The Secret to Social Business Scale? An Overlooked Need in Moving Past the Startup Phase
How can social entrepreneurs ensure success in moving from the startup phase into the growth phase? By committing to a social goal, they have already taken a courageous step. But building a solid foundation for their organization requires a different set of skills.
Whether a social enterprise is providing a service or creating and manufacturing a product, entrepreneurs have to ensure that their businesses build capacity to benefit and employ more people. We’ve identified one crucial but often overlooked need among these growing businesses – organizational development.

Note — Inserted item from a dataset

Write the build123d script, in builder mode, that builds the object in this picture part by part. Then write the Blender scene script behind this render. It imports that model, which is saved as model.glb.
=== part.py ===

That’s why the empowering people. Network, conceived and managed by Siemens Stiftung Foundation, has embarked on the ambitious goal of helping social entrepreneurs to overcome organizational challenges during their growth stage. The network connects inventors and entrepreneurs around the world who have developed simple technical solutions. It helps to expand their social impact through expert knowledge and a range of interactive training formats, including a regular in-person workshop for all members, and individual consulting through an onsite training called empowering people. Onsites. By initiating new forms of collaboration and technology transfer, we support social enterprises and organizations on their way to scale, replicate and expand.
The Need for Structures and Processes
The first step in moving from the startup phase to the growth phase for an entrepreneur is preparation. As the startup moves into the growth stage, structures and processes need to be established to ensure the smooth functioning of the organization. But the reality is that many social entrepreneurs don’t know how to accomplish this.

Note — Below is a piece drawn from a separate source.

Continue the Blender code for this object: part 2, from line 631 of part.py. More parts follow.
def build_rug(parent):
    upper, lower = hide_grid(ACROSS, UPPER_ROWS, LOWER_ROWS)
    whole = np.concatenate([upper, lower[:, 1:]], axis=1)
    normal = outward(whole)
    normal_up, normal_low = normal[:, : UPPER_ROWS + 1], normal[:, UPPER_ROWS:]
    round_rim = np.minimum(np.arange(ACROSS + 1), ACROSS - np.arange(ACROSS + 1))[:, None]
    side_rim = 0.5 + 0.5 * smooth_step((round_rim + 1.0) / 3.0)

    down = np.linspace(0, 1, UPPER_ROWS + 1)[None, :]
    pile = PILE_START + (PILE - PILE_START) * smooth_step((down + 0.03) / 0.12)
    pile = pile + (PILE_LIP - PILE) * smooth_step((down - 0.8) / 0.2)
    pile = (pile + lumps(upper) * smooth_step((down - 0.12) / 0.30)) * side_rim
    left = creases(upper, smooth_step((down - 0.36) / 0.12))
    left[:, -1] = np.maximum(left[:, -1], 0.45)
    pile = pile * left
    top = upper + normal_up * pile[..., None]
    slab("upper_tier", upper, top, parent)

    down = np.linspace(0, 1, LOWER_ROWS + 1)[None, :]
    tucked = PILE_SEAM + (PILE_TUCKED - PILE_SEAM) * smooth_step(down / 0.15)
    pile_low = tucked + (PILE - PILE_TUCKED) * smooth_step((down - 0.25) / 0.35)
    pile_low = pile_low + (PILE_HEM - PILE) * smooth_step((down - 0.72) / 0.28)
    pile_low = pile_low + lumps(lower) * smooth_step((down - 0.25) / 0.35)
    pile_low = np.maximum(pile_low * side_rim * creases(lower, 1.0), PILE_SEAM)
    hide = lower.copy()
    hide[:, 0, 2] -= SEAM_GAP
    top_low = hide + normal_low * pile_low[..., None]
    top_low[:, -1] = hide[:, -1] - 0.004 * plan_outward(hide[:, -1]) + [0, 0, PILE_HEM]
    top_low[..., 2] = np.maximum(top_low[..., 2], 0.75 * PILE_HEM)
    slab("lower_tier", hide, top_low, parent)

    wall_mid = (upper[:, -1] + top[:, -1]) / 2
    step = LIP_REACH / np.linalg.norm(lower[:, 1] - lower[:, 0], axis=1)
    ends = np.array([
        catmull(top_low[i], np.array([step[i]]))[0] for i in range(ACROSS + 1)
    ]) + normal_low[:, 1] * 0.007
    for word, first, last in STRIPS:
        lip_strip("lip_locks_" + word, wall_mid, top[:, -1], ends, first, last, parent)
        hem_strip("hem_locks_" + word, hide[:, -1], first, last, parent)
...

The challenges they face in designing these processes may not impact them in the short term, but the organization’s sustained success depends on how it responds to its evolving needs during its growth.
Wesley Meier, an empowering people. Network member and co-founder of the agriculture-based startup EOS, articulates the importance of these processes. “We are at a point where we have to be simultaneously active in many areas like business development, product marketing, business planning for the next year, supply chain development and much more,” he says. “At the same time, our staff is expanding, and we need to grow into a strong team where everyone clearly understands their role.”

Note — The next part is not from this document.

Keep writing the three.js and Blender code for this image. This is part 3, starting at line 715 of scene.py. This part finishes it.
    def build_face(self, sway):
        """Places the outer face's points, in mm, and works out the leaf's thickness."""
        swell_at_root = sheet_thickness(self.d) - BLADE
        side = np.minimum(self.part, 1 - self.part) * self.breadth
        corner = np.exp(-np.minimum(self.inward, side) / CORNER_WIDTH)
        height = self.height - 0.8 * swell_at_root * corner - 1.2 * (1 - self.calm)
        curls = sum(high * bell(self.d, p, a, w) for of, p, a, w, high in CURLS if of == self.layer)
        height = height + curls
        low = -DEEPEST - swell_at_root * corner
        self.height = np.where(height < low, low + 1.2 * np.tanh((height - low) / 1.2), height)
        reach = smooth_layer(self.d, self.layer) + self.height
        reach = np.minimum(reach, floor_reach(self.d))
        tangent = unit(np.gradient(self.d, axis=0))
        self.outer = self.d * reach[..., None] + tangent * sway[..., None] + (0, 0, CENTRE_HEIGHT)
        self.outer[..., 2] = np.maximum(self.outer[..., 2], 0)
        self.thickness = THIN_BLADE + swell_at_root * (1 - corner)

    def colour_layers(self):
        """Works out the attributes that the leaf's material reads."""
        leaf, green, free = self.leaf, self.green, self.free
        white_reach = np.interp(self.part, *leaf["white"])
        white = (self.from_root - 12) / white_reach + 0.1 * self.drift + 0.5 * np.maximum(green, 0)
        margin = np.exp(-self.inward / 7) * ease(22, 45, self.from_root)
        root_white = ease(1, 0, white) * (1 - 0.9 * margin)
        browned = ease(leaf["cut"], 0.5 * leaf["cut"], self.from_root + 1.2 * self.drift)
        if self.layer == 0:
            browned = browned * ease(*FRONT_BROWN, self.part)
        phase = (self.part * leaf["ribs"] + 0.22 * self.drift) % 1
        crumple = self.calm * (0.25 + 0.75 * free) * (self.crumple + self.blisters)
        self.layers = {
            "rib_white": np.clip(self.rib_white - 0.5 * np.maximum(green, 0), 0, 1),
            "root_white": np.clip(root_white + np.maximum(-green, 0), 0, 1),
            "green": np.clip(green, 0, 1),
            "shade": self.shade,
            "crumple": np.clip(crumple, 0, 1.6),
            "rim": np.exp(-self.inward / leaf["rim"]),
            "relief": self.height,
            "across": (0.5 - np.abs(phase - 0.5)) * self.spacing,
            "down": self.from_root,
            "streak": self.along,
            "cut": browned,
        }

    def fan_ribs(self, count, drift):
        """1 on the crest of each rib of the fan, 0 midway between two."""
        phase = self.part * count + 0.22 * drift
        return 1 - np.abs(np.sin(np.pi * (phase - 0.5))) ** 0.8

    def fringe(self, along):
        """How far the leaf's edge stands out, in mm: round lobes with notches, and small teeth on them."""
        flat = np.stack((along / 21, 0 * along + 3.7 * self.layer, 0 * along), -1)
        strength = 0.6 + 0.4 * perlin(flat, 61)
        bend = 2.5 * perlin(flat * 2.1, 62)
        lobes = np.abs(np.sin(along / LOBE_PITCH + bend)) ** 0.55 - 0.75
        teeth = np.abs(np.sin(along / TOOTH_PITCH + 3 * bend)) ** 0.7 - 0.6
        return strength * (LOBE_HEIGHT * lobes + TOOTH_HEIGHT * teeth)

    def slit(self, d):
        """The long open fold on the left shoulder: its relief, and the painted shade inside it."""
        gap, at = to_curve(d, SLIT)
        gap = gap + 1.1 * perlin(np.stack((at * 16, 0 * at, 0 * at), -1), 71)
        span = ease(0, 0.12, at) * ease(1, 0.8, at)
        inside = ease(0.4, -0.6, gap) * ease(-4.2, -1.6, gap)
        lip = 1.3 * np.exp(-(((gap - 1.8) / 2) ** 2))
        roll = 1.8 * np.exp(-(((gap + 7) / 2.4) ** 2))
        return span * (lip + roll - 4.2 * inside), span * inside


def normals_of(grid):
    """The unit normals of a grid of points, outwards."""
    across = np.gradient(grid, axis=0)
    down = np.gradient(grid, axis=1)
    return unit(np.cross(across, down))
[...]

Human Resources: A Neglected Priority
Human resources management is often a neglected area in a startup. Many entrepreneurs cannot fathom the importance of defining the roles and responsibilities of people who come to work in their organization. When a startup remains small, projects are of a manageable size and number, and the founder can focus his or her complete attention on them. The real problem arises when tasks and requirements begin to grow.
In order to ensure their execution, the business must bring in people with the necessary competencies to fulfill the tasks. As the organization grows, identifying the right people becomes increasingly challenging. Not only must they have the proper skill set, they also need to be familiarized with the organization’s objectives and ways – and they often need to build their skills to accomplish the job entrusted to them. Eventually, they have to be delegated responsibilities and given decision-making power.
As their organizations scale up, entrepreneurs often get caught up in a vicious cycle: Their personal workloads increase, yet they’re unable to delegate this work, as they cannot trust their employees’ competencies. Meanwhile, these employees remain less than fully committed to the organization, because they have not been given due responsibility. That’s why it is the job of the social entrepreneur to identify and retain the employees with a high level of commitment and qualification. Process chains have to be built for all divisions, and mechanisms need to be worked out to ensure that the best business decisions are made.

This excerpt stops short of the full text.